Quando la galanteria non passa di moda, ma sì i confini


Quando la galanteria non passa di moda, ma sí i confini.Ci sono luoghi del nostro quotidiano che sono dei veri e propri teatri a cielo aperto: ospedali, parchi, aeroporti; luoghi dove si vivono ed esternano, senza censura, emozioni e sentimenti.

E che risultano per questo espressioni dell’umano.

Tra questi luoghi ci sono anche le metropolitane, benché in questo caso si dovrebbe parlare di teatro sotterraneo. Ad ogni modo teatro anch’esse, perché anche qui si possono osservare, con attenzione più o meno forzata, scene di vita quotidiana che parlano del mutevole scorrere del tempo nei gesti e nelle abitudini del genere umano.Una sorta di luogo dove si incontra la manifestazione più vera dell’evoluzione sociale.
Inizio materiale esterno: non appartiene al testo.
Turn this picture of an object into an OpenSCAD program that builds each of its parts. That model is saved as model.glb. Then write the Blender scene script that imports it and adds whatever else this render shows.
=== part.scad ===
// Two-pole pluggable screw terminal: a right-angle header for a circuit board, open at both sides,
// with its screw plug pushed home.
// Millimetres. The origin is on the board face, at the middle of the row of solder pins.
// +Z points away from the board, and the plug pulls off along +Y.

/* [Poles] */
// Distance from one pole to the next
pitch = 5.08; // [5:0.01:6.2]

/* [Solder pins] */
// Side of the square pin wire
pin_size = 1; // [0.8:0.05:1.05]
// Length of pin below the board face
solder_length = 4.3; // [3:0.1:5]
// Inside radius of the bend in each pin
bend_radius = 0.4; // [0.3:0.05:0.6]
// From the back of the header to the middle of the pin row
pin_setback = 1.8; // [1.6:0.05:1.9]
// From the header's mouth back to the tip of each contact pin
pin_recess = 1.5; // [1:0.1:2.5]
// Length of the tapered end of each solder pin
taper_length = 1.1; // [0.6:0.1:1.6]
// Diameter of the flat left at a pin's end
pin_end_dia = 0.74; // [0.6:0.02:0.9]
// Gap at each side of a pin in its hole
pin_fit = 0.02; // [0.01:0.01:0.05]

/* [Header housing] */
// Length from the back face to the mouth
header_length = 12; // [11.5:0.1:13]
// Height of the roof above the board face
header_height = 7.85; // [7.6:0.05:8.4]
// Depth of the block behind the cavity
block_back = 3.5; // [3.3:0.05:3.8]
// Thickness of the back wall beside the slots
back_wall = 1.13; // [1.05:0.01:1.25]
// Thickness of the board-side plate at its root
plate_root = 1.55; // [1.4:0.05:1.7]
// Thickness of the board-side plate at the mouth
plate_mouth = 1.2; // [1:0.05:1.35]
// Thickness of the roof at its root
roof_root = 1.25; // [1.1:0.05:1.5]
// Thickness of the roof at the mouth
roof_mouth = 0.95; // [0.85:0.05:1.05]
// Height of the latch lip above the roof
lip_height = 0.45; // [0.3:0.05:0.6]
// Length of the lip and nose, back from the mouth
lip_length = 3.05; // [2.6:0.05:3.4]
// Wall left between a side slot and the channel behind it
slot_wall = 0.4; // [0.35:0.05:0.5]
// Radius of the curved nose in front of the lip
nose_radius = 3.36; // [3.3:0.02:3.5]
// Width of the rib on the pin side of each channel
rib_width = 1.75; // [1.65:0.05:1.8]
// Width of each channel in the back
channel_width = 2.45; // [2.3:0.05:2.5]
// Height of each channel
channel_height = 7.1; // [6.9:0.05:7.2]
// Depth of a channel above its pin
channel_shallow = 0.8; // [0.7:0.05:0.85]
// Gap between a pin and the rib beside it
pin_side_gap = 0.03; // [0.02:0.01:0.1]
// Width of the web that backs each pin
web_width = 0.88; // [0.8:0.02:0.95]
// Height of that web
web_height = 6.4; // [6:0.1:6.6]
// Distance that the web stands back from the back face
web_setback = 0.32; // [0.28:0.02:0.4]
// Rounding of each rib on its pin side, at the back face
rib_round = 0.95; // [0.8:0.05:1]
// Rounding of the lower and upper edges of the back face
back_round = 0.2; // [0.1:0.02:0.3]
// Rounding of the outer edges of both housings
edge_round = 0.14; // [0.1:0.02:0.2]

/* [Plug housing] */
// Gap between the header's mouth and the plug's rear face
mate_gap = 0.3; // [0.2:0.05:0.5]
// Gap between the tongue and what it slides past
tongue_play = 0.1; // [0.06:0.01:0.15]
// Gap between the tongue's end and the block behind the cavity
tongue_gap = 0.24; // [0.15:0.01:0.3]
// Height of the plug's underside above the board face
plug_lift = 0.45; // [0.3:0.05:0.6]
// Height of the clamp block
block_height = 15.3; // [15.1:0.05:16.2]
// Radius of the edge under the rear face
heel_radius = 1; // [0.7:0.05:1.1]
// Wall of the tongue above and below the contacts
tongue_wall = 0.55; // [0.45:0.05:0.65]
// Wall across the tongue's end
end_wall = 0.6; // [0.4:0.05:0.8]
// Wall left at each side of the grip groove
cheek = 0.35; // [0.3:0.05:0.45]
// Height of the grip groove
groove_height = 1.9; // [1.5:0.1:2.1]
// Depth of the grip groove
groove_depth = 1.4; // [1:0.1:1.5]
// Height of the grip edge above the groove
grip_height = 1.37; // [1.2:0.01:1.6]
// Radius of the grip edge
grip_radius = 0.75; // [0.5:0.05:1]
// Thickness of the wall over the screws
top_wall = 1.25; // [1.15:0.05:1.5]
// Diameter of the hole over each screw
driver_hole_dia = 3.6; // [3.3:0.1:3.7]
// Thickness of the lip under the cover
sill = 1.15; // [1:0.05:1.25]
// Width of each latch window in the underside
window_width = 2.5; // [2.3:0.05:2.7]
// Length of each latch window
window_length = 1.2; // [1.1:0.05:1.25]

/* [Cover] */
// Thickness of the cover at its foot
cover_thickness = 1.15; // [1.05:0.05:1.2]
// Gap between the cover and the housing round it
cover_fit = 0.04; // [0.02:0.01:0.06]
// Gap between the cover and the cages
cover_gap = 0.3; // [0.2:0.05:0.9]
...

Entrando in questo profondo tunnel sotterraneo, e che diciamolo, qui a Madrid é mezzo efficiente e puntuale, si vedono infatti persone di ogni genere, colore e sesso che, silenziosamente o rumorosamente mischiati sulle piattaforme di attesa, colorano il mondo con le loro essenze, e propongono l’immagine attuale più veritiera possibile dell’essere umano.

Si incrociano qui i nostalgici della moda, come gli avanguardisti. Le madri frettolose e i padri annoiati con la loro 24h, donne in carriere impeccabili e profumate. Studenti assonnati e poco appassionati, giovani bohémien mischiati a preadolescenti pavidi ed introversi; c’è chi segue la moda omologandosi e perdendo identità, e chi esalta il proprio io con la musica nelle cuffie troppo alta o la maglietta su cui è scritto “dopo di me il nulla”.
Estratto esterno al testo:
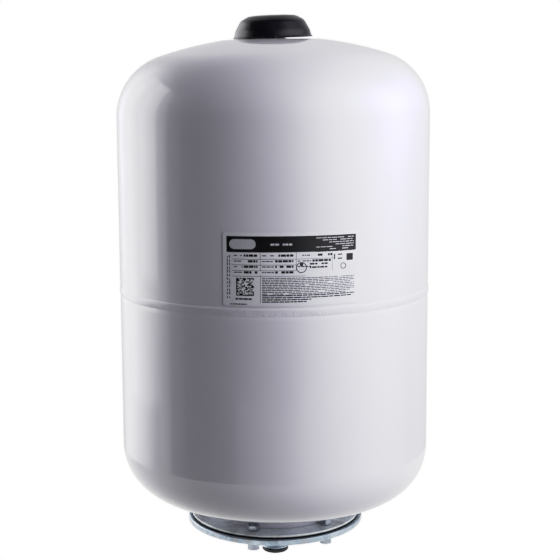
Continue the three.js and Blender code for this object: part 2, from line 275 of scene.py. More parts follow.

 E tutti, nessuno escluso, con il telefono in mano.

Che spettacolo vario ed eterogeneo! Eppure accomunati da un mezzo che è diventato il prolungamento dei nostri arti superiori.

Guardo tutto questo con attento interesse e rifletto sulla poliedricità e omologazione dell’essere umano.

Poi arriva il treno, salgo anonima e fingendo disinteresse, e il mio sguardo cade su un gruppo di sei uomini distinti ed eleganti: completo blu scuro, camicia bianca, nessuno ha la cravatta, scarpa elegante ma non troppo, viso pulito, uno ha la barba di un paio di giorni ma curata; un’altro indossa perfino l’orologio. Insomma, il tipo di uomo che sa di altri tempi, e, guarda caso, nessuno ha il telefono in mano. Parlano sommessamente e sorridono con eleganza. Si guardano negli occhi e scambiano opinioni reciproche. Mi incuriosiscono e resto ad ammirarli come un quadro di Caravaggio, non so, mi pare addirittura di vederli immersi nel cono di luce tipico del pittore seicentesco.

La metro rallenta: è la mia fermata, ma a quanto pare anche la loro. Scendiamo tutti ed io resto dietro di loro incamminandomi verso la scala mobile.

Ed è qui che si sviluppa la scena principale dell’opera di oggi.

Nel momento di incolonnarci per salire ordinatamente, uno di loro, come un abile vigile urbano, ferma il flusso dei suoi colleghi e mi fa passare davanti.

Gli sorrido con gli occhi seppur, sono certa, é palese il mio stupore. Perché, siamo sinceri, è un gesto piuttosto raro oggigiorno! L’uomo ricambia con uno storpiato “no hay de que.”

Allora, mentre salgo il primo gradino, il sorriso compare radioso anche sulle mie labbra: sono italiani, l’accento non tradisce!

Mi rigiro indietro e li ritrovo sereni ed eleganti vivere il loro quotidiano senza sapere che hanno messo in scena uno degli spettacoli più belli e rari del nostro tempo: quale?

La galanteria. Quella tutta italiana, però. Che non passa di moda, che non si fa vincere dalla tecnologia, ma che viaggia, anche in metro, oltre confine, per colorare con un sorriso il giorno di chi, come me, osserva il mondo, e non il cellulare.